In July 2011, according to the Bank of Latvia, the registered unemployment rate has decreased to 12.6%, when compared to the 13.2% in May 2011. Since March 2010 when unemployment rate in Latvia reached its peak (17.3%) it has gradually decreased with the exception of January 2011 when the unemployment rate rose slightly from 14.3% to 14.5% (m-o-m). The rise in unemployment at the beginning of the year was caused by seasonal factors and does not indicate a change in tendencies in the labour market; experts agree that the unemployment rate will continue to decrease gradually because of the increasing economic activity. Decreases in unemployment are caused, according to the Bank of Latvia, by gradual recovery from the recession. For example, in the period from March 2010 to April 2011, when the number of registered unemployed people shrank by 36.4 thousand, the number of registered employees grew by 30.7 thousand.
External competitiveness has improved considerably in the last years due to the decline of the real effective exchange rate (REER) of the LVL, the ULC (unit labour cost) based REER decrease by almost 20% in Q3 2010 compared to its peak in Q3 2008 and due to the decrease of CPI (Consumer Price Index) and PPI (Producer Price Index) by 10%.
According to the Financial and Capital Market Commission, the first five months of 2011 have been profitable for commercial banks. During this period, 14 Latvian and 5 foreign banks have accumulated a profit of 80.5 mill. LVL. These banks have a 74.7% share in the Latvian market. In the respective period in 2010, banks incurred losses of 207 mill. LVL. In the end of May 2011, the total amount of deposits in the Latvian banking sector was 10 bill. LVL, which is 1.8% more than in April 2011.
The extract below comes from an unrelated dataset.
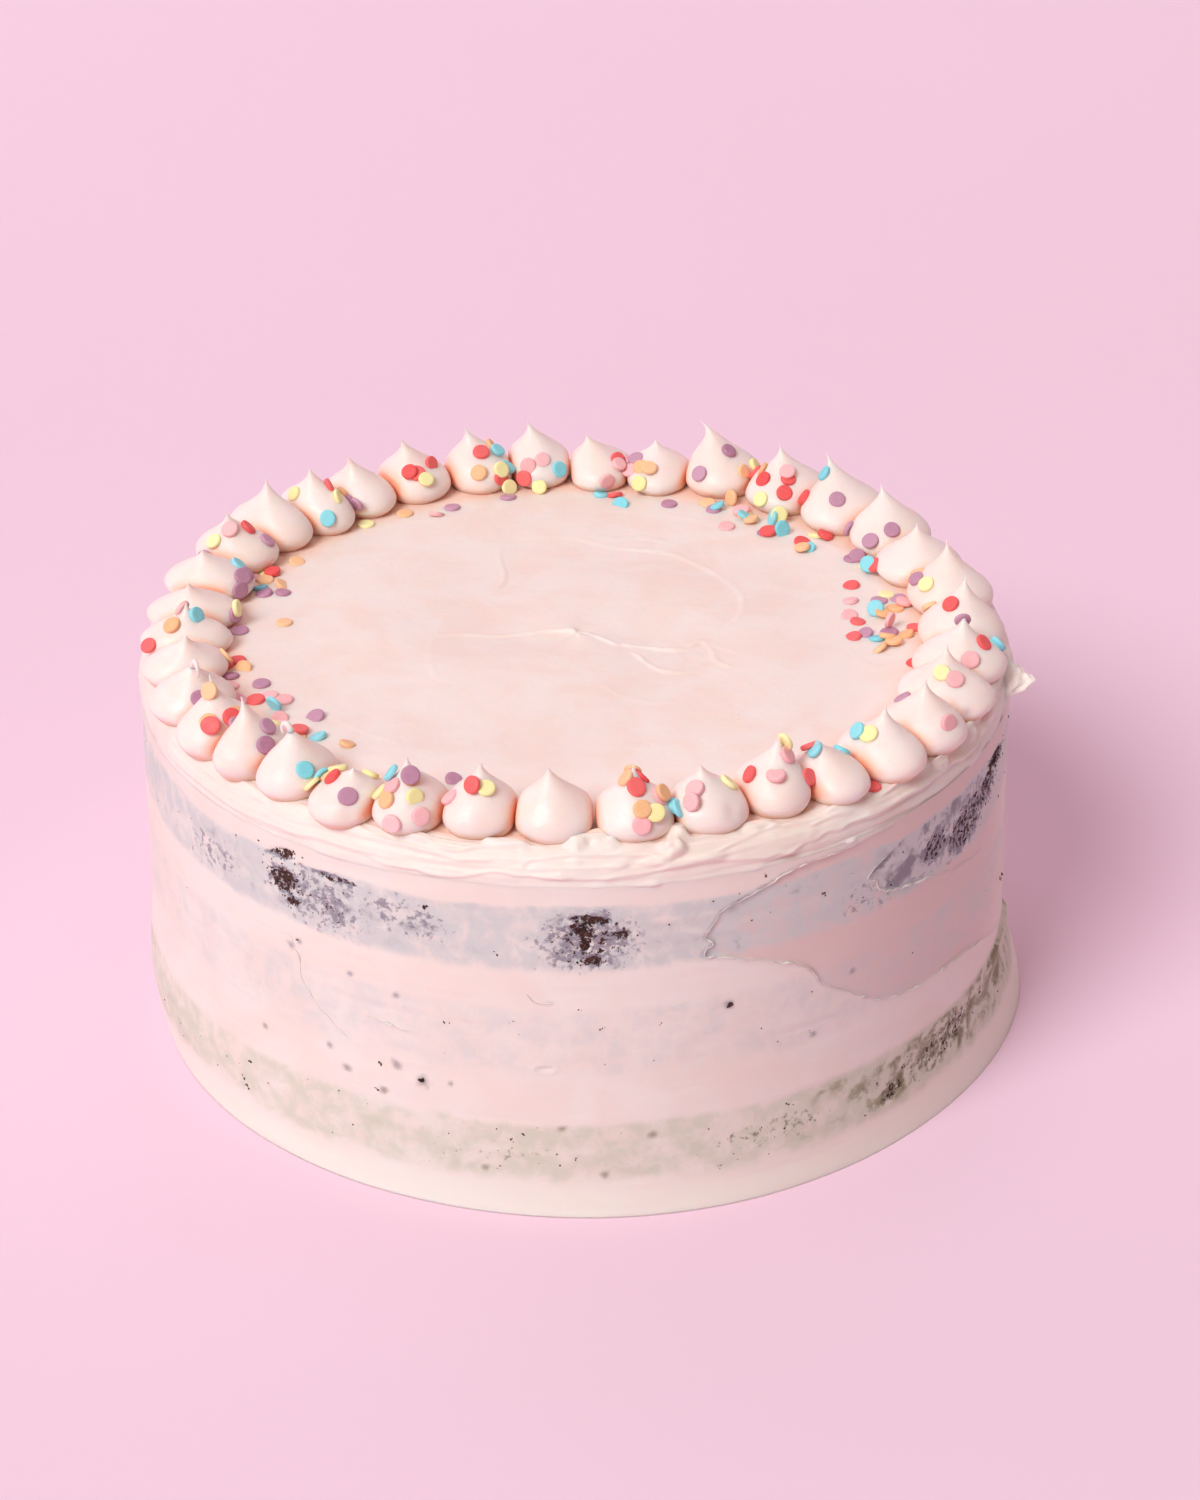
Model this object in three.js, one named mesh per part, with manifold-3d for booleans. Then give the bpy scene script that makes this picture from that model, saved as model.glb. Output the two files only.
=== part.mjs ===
// A round birthday cake: three layers of dark chocolate cake with two fillings, in a coat of pale pink
// buttercream so thin at the side that the layers show, with a ring of piped kisses and confetti sprinkles.
// Millimetres, +Z up. The origin is the middle of the base. Angles go from the front, -Y, towards +X.
import * as THREE from "three";
import { mergeVertices } from "three/addons/utils/BufferGeometryUtils.js";
import Module from "manifold-3d";

const wasm = await Module();
wasm.setup();

// ---- Driving dimensions ----
const COAT_RADIUS = 101.3; // iced side, half way up: a cake from an 8 inch tin and its coat
const SIDE_COAT = 2.6;
const TOP = 93; // level of the iced top
const GAP = 0.3; // clearance between neighbouring pieces
const RIM_WIDTH = 4.2; // rounded edge between side and top
const RIM_DROP = 7;
const SPREAD = 1.2; // how far the base is oval, wider from left to right
const SHIFT = 1.2; // how far the foot of the coat stands to the right
const FLARE = 4.2; // how far the coat runs out over the ground on the right, and up to what height
const FLARE_ANGLE = 88;
const FLARE_HEIGHT = 17;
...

Budget deficit in 2010 was 7.3%, less than expected (8%). Total income comprised 3.8 bill. LVL, expenditures - 4.7 bill. LVL, total budget deficit was 917 mill. LVL. The budget deficit in 2011 is planned to be 5.5% of GDP, according to ESA 95 methodology. The Government of Latvia strives to reach the budget deficit of no more than 3% of GDP in 2012, in order to fulfill the Maastricht criteria and introduce euro by January 2014.
In the first six months of 2011, budget revenues were 2346.5 mill. LVL, but expenditures - 2563.8 mill. LVL, thus, the deficit was 217.3 mill. LVL. In June 2011, there was a 21.6 mill. LVL surplus. The public expenditure grew 2.2% year-on-year in June 2011.
Latvia's economy is recovering faster than anticipated. There are positive tendencies in macroeconomic data and acknowledgement of economic development from the international credit rating agencies. Cost and price drop has improved the competitive strength of Latvia's export. Introduction of euro in Estonia could boost investors interest in the Baltic region in general.
Nevertheless, some weaknesses and risks remain. The ongoing consolidation of the state budget and increases in tax rates can reduce external competitiveness and lessen interest of foreign investors. The need for a more foreseeable tax policy is evident. Another concern is that changes in tax policy pose also inflation risk and can further increase "grey economy" thus reducing tax collection rate. Tax collection statistics, however, have proved otherwise. Challenges remain in the social sector due to the rather high unemployment rate, demographic situation and emigration. At the same time, the recovering economy has helped with the unemployment. Demographic issues do, however, remain.
Externally, growing global food and oil prices can accelerate inflation and endanger introduction of euro in 2014. Economic situation in Europe and introduction of fiscal consolidation measures can affect Latvia's exports to its main trading partner countries.